Would you return the complete listing below word for word?
<<<<
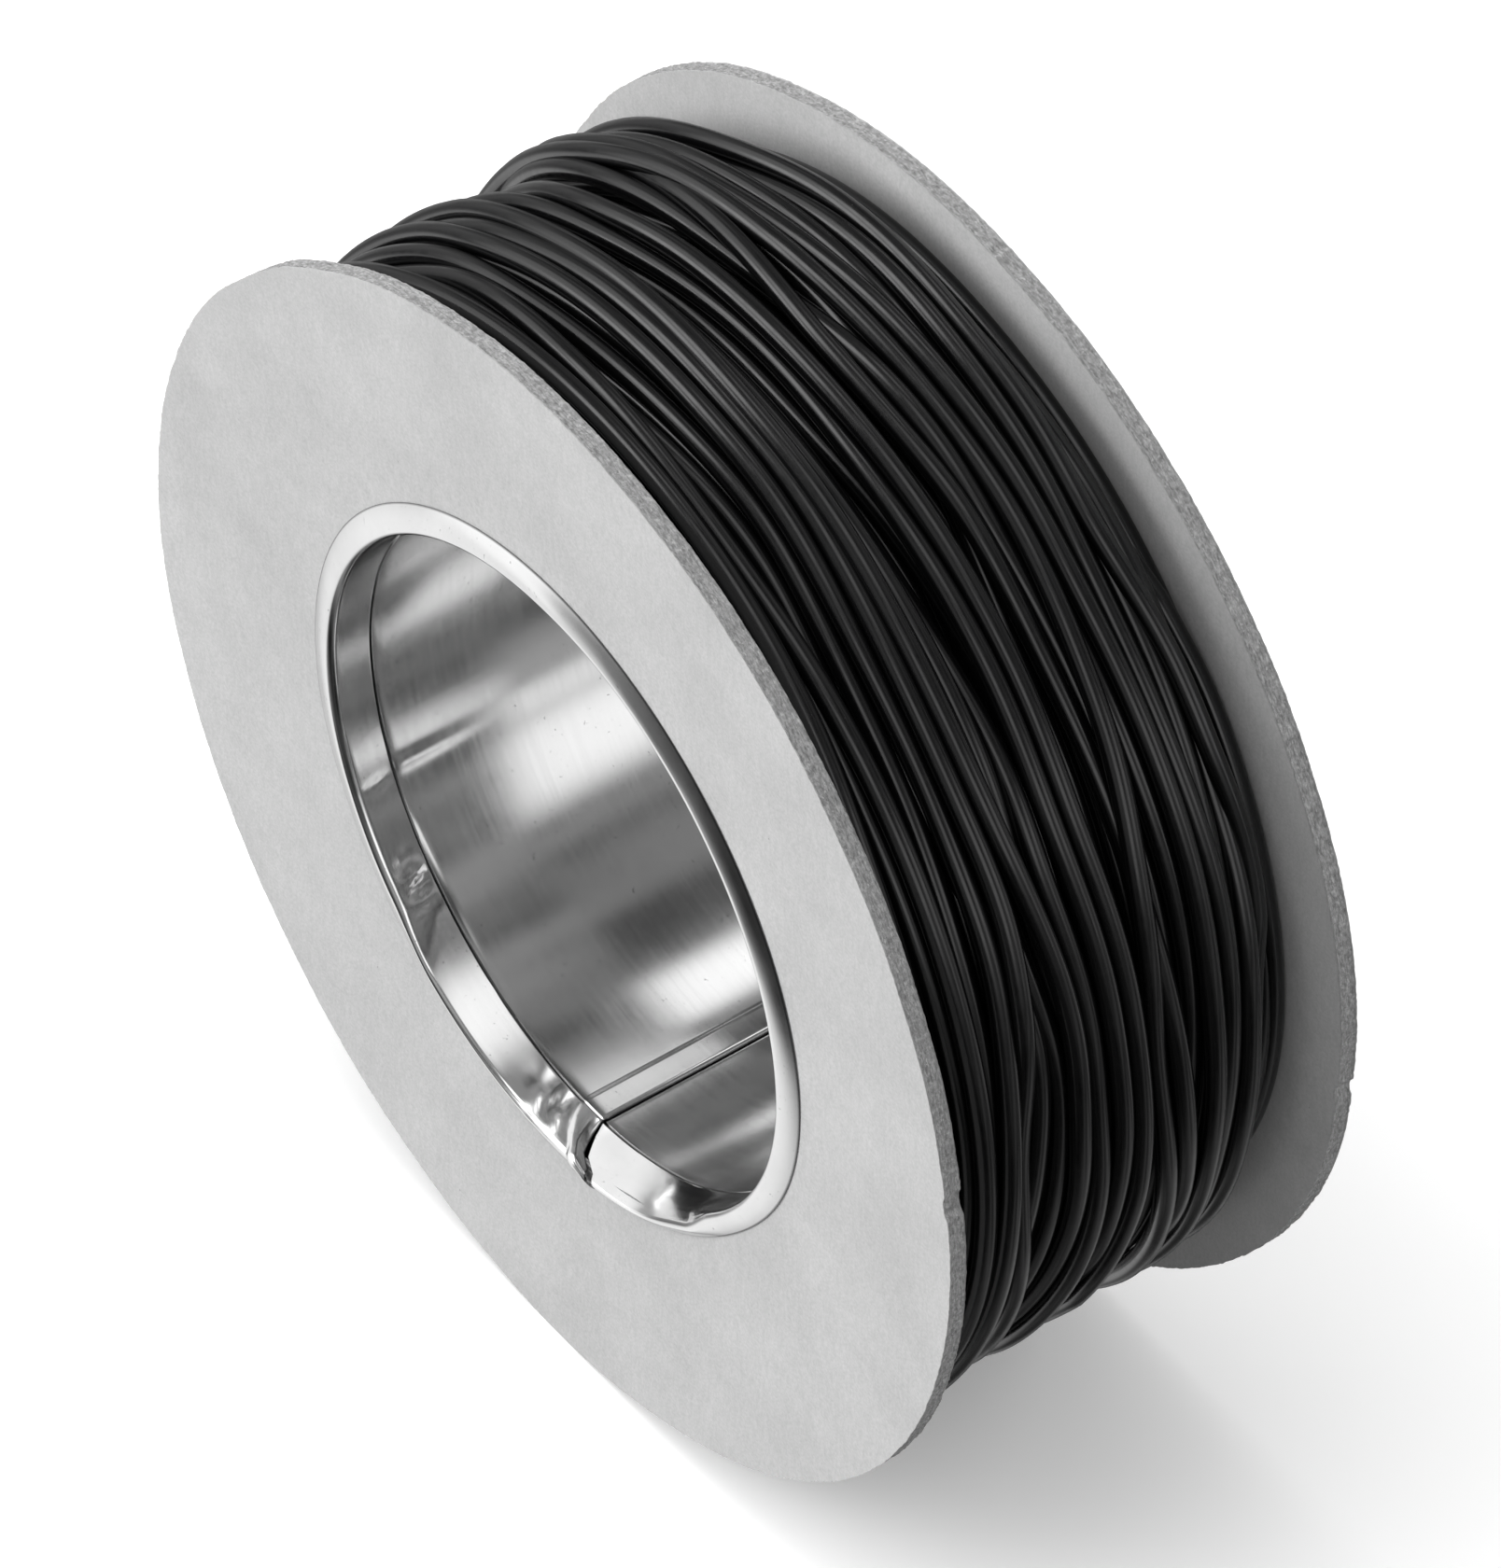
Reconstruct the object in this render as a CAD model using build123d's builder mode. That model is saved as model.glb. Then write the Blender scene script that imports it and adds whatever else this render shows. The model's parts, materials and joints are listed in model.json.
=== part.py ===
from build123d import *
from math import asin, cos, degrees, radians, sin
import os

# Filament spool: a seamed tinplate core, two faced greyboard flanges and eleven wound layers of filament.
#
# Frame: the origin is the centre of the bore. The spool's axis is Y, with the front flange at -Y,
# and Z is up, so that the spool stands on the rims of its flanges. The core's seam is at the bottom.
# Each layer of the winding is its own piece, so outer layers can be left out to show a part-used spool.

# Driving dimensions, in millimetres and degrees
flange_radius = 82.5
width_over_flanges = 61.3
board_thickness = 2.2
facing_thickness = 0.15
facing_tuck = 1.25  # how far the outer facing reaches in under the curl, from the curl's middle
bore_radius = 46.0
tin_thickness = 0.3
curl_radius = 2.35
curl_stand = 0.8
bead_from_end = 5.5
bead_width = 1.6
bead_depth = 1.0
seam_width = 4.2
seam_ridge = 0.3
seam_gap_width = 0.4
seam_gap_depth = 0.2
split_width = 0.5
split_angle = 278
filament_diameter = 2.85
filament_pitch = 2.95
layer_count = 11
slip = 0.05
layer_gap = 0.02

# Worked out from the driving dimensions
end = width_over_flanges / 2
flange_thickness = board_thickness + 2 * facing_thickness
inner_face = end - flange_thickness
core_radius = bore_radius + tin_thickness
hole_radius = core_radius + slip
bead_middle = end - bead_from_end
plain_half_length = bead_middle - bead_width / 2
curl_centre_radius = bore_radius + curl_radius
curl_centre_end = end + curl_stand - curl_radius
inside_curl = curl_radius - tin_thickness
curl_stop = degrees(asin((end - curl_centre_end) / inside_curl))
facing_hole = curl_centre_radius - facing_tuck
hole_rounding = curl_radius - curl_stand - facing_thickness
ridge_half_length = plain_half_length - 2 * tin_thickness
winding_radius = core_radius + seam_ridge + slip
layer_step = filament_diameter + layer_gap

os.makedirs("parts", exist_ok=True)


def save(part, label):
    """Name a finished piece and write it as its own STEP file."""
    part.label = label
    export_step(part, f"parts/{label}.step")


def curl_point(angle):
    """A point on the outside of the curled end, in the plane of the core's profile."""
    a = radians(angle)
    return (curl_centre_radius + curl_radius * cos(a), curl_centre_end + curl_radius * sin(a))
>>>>
■ Result below:
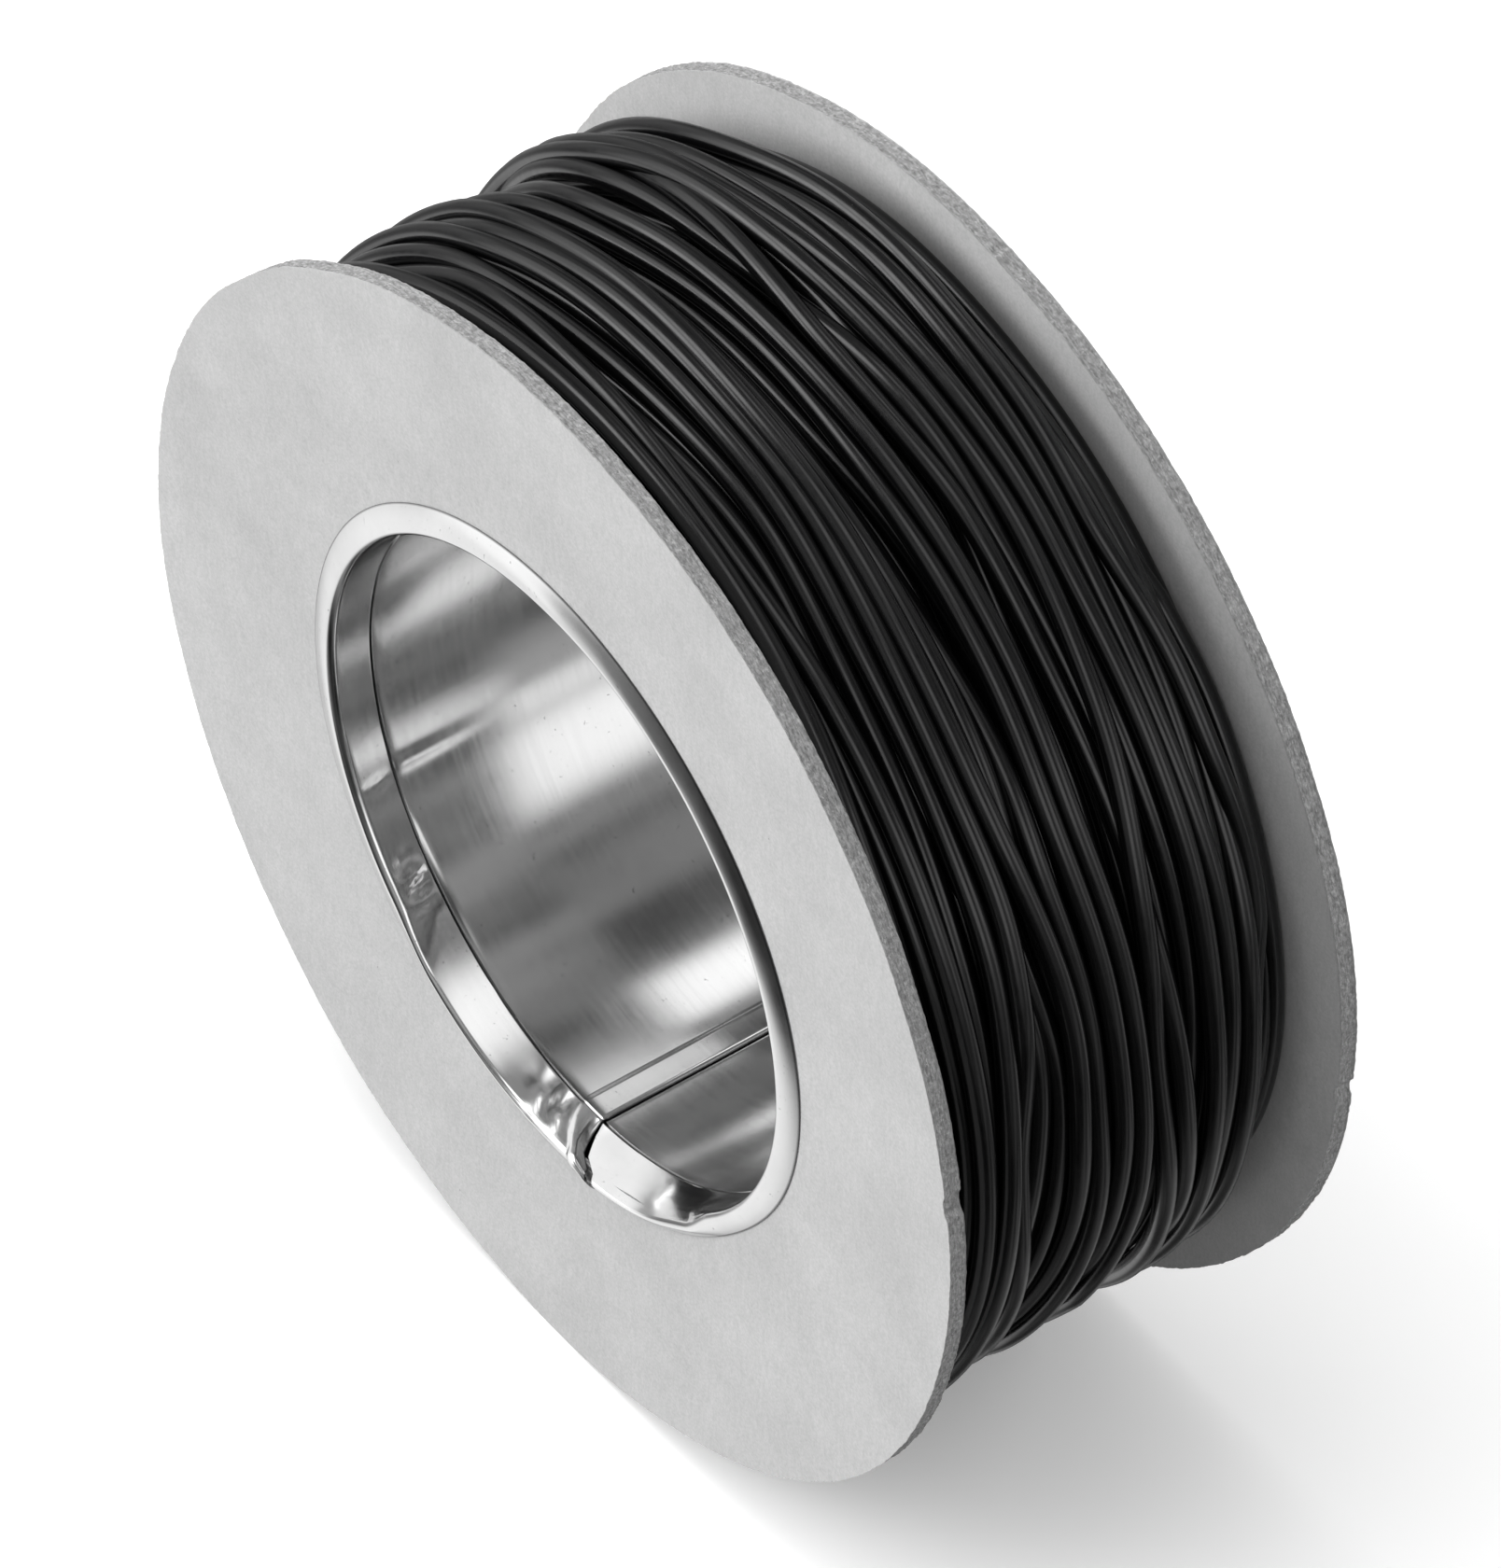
Reconstruct the object in this render as a CAD model using build123d's builder mode. That model is saved as model.glb. Then write the Blender scene script that imports it and adds whatever else this render shows. The model's parts, materials and joints are listed in model.json.
=== part.py ===
from build123d import *
from math import asin, cos, degrees, radians, sin
import os

# Filament spool: a seamed tinplate core, two faced greyboard flanges and eleven wound layers of filament.
#
# Frame: the origin is the centre of the bore. The spool's axis is Y, with the front flange at -Y,
# and Z is up, so that the spool stands on the rims of its flanges. The core's seam is at the bottom.
# Each layer of the winding is its own piece, so outer layers can be left out to show a part-used spool.

# Driving dimensions, in millimetres and degrees
flange_radius = 82.5
width_over_flanges = 61.3
board_thickness = 2.2
facing_thickness = 0.15
facing_tuck = 1.25  # how far the outer facing reaches in under the curl, from the curl's middle
bore_radius = 46.0
tin_thickness = 0.3
curl_radius = 2.35
curl_stand = 0.8
bead_from_end = 5.5
bead_width = 1.6
bead_depth = 1.0
seam_width = 4.2
seam_ridge = 0.3
seam_gap_width = 0.4
seam_gap_depth = 0.2
split_width = 0.5
split_angle = 278
filament_diameter = 2.85
filament_pitch = 2.95
layer_count = 11
slip = 0.05
layer_gap = 0.02

# Worked out from the driving dimensions
end = width_over_flanges / 2
flange_thickness = board_thickness + 2 * facing_thickness
inner_face = end - flange_thickness
core_radius = bore_radius + tin_thickness
hole_radius = core_radius + slip
bead_middle = end - bead_from_end
plain_half_length = bead_middle - bead_width / 2
curl_centre_radius = bore_radius + curl_radius
curl_centre_end = end + curl_stand - curl_radius
inside_curl = curl_radius - tin_thickness
curl_stop = degrees(asin((end - curl_centre_end) / inside_curl))
facing_hole = curl_centre_radius - facing_tuck
hole_rounding = curl_radius - curl_stand - facing_thickness
ridge_half_length = plain_half_length - 2 * tin_thickness
winding_radius = core_radius + seam_ridge + slip
layer_step = filament_diameter + layer_gap

os.makedirs("parts", exist_ok=True)


def save(part, label):
    """Name a finished piece and write it as its own STEP file."""
    part.label = label
    export_step(part, f"parts/{label}.step")


def curl_point(angle):
    """A point on the outside of the curled end, in the plane of the core's profile."""
    a = radians(angle)
    return (curl_centre_radius + curl_radius * cos(a), curl_centre_end + curl_radius * sin(a))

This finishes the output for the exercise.